**Goal of the exercise**
What is needed is the run of lines from the one containing "Keep writing the" through the one containing "# A material", echoed exactly, with both ends kept and nothing added.

CAD and scene scripts:
· · · · · · ·

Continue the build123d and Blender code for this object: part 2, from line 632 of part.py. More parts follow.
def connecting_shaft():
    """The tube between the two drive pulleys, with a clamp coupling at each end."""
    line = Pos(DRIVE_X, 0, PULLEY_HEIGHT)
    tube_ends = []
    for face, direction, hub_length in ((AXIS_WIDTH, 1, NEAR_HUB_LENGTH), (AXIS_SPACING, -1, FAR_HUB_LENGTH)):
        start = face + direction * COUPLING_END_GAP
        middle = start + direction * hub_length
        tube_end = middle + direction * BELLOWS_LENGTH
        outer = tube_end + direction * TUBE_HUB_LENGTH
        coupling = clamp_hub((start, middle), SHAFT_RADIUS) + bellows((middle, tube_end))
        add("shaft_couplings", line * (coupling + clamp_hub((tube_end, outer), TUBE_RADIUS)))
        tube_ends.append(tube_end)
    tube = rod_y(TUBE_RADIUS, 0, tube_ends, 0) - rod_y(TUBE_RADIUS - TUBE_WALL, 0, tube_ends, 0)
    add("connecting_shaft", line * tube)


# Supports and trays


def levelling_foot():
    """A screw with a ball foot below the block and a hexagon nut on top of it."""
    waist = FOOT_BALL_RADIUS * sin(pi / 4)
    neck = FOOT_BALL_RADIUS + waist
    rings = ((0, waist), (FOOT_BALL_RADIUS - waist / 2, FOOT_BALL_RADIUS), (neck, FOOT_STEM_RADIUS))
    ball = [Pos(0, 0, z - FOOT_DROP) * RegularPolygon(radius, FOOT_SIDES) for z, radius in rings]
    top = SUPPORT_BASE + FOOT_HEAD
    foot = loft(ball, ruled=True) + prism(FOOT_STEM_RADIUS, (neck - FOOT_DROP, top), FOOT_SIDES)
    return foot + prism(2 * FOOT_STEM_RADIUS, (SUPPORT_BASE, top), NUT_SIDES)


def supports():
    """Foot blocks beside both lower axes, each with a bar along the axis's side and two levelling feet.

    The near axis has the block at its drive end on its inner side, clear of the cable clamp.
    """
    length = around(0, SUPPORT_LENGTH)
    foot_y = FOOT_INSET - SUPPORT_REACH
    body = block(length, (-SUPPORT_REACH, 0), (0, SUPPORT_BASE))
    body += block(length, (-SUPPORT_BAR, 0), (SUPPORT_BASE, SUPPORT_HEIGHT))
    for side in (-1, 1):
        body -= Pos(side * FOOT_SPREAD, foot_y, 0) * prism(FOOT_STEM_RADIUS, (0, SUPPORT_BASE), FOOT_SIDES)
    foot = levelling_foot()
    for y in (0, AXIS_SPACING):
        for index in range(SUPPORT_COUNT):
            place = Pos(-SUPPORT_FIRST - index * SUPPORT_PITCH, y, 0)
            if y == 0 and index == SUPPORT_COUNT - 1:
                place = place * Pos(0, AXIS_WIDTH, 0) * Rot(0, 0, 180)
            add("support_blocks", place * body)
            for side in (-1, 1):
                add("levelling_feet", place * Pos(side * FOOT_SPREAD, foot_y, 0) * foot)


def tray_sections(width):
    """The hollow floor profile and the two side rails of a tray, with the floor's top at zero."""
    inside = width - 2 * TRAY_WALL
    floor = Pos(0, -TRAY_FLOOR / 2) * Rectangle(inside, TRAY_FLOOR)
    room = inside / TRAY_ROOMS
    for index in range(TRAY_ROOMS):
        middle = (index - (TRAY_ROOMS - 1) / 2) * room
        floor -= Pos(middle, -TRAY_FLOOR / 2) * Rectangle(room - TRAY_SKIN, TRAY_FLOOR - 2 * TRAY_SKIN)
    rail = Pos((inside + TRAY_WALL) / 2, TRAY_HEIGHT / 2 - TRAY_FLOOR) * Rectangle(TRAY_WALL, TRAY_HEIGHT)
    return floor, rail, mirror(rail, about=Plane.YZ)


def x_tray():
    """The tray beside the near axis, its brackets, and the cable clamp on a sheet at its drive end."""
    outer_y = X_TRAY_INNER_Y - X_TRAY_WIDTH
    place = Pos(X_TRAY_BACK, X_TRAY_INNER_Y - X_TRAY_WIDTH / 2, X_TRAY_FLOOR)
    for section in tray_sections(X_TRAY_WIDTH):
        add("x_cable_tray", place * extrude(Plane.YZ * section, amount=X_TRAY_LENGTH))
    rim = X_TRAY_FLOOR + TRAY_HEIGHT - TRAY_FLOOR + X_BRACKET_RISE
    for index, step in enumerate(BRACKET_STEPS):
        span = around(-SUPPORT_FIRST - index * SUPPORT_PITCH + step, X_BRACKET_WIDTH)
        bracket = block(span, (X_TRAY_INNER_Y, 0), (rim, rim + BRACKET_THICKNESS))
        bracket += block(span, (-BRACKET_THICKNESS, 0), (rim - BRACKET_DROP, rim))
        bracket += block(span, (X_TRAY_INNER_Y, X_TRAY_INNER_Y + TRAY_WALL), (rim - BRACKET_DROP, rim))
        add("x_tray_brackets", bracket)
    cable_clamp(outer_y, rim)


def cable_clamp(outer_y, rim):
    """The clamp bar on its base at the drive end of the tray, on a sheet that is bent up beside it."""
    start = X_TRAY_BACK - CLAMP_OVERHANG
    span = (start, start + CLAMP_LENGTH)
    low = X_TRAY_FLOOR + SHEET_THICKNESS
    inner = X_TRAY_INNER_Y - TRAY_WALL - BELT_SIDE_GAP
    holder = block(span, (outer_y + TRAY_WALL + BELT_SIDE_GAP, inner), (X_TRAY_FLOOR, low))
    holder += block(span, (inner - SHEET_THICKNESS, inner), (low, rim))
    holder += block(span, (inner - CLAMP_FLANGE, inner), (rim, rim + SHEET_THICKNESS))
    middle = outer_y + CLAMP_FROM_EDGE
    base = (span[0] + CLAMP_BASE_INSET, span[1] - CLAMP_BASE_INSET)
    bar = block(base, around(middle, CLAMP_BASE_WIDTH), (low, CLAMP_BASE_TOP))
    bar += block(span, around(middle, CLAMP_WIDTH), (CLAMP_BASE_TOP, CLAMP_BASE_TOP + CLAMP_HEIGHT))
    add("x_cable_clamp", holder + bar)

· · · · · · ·

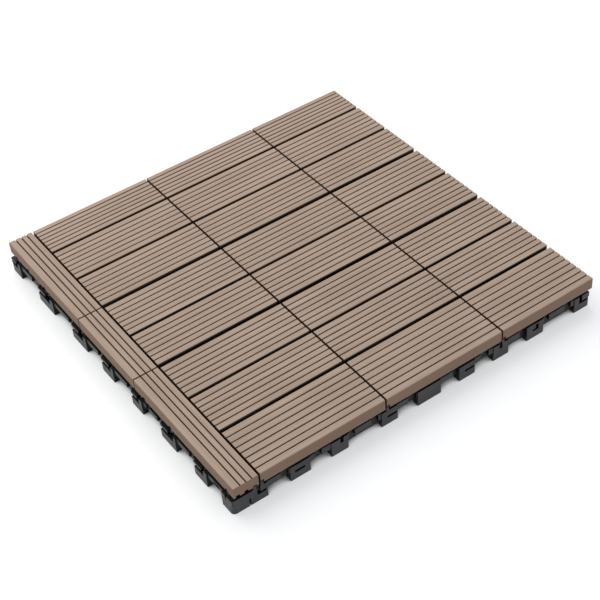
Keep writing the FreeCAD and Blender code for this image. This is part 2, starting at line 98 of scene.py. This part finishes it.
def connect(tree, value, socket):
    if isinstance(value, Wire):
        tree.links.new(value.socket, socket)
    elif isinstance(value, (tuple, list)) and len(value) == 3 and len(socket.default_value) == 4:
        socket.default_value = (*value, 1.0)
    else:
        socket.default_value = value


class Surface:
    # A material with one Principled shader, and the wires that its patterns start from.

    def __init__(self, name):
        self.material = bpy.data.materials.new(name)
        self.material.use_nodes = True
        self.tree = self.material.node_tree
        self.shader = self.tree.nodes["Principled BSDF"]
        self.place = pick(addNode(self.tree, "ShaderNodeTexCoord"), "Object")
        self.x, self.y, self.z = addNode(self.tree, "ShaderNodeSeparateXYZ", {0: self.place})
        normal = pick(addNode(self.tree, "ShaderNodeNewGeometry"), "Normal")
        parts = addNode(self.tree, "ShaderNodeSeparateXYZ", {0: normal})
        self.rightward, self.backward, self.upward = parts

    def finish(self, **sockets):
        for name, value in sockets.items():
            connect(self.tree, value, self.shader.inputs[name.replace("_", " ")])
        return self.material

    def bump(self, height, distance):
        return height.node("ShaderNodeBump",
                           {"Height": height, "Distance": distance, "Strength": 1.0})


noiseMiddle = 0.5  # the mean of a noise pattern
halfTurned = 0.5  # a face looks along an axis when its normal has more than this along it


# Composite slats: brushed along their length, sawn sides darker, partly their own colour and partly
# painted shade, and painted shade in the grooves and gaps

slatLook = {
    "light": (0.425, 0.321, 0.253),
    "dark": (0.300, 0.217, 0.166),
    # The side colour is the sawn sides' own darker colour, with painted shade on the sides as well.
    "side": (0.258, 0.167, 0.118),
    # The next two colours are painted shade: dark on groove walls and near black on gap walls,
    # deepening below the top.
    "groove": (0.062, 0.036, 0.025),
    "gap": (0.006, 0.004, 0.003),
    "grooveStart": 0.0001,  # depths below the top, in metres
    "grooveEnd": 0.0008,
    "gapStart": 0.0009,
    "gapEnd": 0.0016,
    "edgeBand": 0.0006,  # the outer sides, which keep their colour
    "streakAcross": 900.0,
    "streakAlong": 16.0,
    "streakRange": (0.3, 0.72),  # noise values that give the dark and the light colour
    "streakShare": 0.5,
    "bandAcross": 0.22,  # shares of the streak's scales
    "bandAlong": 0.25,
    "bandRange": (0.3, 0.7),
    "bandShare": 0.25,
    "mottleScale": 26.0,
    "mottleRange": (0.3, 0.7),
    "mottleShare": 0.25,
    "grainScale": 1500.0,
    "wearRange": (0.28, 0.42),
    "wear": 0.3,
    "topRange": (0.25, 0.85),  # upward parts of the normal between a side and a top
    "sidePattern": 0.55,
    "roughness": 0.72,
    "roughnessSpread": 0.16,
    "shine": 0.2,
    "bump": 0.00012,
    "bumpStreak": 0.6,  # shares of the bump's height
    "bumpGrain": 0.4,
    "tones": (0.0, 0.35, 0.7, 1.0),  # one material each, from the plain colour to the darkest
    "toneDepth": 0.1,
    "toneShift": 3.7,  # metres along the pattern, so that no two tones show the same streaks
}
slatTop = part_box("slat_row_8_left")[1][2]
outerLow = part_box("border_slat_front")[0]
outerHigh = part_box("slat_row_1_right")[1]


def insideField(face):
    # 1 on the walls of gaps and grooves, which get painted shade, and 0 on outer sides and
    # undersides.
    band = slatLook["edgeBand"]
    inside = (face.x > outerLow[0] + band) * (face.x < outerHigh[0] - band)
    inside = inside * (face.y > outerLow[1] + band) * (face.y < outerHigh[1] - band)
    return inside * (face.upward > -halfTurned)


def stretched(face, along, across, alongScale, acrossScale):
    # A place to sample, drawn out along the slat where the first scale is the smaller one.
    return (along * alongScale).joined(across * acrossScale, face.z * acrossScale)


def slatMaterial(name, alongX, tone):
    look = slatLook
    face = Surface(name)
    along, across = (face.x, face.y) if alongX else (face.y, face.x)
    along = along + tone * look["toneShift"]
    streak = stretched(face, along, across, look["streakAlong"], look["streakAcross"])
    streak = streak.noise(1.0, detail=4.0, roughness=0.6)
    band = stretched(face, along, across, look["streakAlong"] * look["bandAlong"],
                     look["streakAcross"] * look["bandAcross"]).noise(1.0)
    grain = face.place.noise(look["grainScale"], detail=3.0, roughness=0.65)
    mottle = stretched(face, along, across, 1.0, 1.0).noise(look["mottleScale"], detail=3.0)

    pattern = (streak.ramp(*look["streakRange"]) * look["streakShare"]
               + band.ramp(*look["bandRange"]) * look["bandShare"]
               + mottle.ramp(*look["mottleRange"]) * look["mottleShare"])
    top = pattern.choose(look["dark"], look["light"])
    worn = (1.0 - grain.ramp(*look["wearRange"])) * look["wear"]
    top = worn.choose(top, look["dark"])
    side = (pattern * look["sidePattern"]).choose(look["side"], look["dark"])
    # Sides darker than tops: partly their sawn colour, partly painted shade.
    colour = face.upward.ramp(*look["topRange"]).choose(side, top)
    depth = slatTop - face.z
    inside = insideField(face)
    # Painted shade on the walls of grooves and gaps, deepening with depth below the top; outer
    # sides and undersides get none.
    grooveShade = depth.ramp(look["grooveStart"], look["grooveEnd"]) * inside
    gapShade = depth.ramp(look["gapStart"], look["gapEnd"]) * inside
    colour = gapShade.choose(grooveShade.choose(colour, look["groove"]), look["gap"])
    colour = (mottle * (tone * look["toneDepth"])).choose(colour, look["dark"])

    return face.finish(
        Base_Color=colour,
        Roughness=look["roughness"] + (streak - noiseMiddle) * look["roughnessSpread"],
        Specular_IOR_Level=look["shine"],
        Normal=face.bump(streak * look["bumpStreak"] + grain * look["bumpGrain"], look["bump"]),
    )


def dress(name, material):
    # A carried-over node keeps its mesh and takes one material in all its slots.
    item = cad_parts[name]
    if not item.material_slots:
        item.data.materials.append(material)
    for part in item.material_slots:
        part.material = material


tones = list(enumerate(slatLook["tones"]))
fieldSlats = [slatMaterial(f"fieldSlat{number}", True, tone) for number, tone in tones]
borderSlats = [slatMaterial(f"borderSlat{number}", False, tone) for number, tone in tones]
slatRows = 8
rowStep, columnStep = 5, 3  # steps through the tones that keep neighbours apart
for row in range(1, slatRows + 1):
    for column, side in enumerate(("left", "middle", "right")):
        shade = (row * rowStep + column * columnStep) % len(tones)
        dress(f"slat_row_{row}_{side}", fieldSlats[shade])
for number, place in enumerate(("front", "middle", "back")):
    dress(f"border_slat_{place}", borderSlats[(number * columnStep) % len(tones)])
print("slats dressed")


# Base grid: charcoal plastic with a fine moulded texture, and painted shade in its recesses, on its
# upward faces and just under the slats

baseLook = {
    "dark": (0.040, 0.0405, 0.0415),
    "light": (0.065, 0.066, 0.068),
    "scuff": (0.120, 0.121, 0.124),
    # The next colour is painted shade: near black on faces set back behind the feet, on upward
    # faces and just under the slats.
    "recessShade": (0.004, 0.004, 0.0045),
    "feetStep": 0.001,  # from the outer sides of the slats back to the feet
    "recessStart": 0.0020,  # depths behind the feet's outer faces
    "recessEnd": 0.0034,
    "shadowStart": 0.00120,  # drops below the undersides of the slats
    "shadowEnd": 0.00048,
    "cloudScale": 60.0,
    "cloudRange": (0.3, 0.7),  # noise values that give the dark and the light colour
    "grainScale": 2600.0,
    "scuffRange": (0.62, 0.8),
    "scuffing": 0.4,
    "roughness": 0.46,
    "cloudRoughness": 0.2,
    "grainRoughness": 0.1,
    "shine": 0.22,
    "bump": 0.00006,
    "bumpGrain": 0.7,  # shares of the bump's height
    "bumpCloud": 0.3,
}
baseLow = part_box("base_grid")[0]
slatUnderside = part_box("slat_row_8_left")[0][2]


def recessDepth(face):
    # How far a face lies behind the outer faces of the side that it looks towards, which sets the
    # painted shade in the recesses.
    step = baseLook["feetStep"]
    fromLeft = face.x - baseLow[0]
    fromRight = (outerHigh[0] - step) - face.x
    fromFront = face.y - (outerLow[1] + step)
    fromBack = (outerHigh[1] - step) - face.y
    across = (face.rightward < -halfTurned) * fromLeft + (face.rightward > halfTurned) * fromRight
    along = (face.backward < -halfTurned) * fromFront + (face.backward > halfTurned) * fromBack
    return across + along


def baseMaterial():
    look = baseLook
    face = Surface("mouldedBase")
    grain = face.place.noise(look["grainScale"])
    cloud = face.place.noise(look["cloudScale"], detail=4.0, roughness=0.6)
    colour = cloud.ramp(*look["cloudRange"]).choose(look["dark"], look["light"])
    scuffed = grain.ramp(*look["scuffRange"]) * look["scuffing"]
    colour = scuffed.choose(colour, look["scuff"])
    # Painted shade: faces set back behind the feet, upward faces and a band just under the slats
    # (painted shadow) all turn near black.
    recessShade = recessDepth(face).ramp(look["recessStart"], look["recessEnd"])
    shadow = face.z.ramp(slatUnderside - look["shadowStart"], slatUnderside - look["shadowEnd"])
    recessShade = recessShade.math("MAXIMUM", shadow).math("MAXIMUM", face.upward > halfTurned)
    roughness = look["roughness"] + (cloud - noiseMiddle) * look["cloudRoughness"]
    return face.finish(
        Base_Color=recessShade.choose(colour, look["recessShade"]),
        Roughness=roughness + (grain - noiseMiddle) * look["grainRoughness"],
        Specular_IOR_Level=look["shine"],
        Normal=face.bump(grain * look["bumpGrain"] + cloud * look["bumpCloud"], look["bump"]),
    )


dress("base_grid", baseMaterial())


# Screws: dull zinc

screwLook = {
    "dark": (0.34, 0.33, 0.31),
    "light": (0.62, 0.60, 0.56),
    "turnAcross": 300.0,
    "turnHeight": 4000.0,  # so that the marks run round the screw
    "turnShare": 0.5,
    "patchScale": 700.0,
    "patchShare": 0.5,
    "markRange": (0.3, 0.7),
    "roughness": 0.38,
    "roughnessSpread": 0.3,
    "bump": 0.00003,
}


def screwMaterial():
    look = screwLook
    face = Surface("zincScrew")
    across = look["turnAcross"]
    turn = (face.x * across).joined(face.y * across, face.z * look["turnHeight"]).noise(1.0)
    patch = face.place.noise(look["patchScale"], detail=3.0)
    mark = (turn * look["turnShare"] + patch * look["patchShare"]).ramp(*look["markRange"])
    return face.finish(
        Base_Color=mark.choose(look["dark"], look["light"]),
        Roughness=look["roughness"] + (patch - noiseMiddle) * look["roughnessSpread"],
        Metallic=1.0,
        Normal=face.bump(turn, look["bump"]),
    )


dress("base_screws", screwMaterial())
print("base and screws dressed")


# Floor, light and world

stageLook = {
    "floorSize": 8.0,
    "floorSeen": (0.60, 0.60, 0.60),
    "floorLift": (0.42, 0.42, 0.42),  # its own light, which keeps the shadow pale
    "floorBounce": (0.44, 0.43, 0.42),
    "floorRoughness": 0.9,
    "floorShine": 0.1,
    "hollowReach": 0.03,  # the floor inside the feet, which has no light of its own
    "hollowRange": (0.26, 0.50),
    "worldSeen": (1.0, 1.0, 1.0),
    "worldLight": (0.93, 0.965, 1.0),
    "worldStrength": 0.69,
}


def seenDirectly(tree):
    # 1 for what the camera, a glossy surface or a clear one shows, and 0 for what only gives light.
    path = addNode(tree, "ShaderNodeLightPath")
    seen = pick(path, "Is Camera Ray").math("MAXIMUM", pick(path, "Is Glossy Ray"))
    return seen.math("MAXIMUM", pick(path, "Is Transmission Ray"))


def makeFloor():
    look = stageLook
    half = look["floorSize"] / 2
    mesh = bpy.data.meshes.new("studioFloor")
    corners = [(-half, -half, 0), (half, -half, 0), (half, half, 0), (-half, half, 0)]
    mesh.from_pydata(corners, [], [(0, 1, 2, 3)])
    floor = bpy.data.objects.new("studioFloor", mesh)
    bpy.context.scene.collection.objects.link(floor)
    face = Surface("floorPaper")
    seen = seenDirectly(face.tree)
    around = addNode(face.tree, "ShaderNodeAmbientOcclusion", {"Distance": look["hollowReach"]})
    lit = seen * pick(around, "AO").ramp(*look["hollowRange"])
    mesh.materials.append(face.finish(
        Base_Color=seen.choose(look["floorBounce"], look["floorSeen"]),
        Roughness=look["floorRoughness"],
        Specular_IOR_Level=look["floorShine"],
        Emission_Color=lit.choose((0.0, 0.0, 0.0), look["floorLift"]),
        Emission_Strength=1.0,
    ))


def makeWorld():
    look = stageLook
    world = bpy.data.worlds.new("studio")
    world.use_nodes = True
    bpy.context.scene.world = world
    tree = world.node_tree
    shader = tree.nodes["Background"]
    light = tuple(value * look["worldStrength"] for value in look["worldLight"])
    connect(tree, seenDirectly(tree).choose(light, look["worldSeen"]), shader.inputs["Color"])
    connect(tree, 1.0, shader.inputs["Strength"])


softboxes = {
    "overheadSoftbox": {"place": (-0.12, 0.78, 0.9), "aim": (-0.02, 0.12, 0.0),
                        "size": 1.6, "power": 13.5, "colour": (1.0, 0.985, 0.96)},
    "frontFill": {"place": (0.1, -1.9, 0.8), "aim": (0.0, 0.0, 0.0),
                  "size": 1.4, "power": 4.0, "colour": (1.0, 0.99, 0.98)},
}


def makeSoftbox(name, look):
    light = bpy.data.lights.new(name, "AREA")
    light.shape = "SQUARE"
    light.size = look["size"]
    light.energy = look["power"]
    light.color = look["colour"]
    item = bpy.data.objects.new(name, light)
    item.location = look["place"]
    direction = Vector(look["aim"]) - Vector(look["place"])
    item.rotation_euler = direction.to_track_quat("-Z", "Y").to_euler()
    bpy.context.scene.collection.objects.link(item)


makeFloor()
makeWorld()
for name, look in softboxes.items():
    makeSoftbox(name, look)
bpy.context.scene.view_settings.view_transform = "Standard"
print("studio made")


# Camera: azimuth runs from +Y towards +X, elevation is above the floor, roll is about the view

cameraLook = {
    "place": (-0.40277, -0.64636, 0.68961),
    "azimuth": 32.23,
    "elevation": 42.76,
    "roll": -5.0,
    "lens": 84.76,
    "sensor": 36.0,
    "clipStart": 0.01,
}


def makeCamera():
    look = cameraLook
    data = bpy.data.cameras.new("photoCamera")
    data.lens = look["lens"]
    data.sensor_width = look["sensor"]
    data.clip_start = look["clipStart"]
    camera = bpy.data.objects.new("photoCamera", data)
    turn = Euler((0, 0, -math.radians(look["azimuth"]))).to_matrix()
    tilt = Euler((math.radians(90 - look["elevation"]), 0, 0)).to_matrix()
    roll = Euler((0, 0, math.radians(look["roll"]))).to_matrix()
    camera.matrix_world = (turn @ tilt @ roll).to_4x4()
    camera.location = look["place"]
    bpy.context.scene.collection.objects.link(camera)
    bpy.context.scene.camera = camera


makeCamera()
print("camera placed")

· · · · · · ·

**Exercise output**
Keep writing the FreeCAD and Blender code for this image. This is part 2, starting at line 98 of scene.py. This part finishes it.
def connect(tree, value, socket):
    if isinstance(value, Wire):
        tree.links.new(value.socket, socket)
    elif isinstance(value, (tuple, list)) and len(value) == 3 and len(socket.default_value) == 4:
        socket.default_value = (*value, 1.0)
    else:
        socket.default_value = value


class Surface:
    # A material with one Principled shader, and the wires that its patterns start from.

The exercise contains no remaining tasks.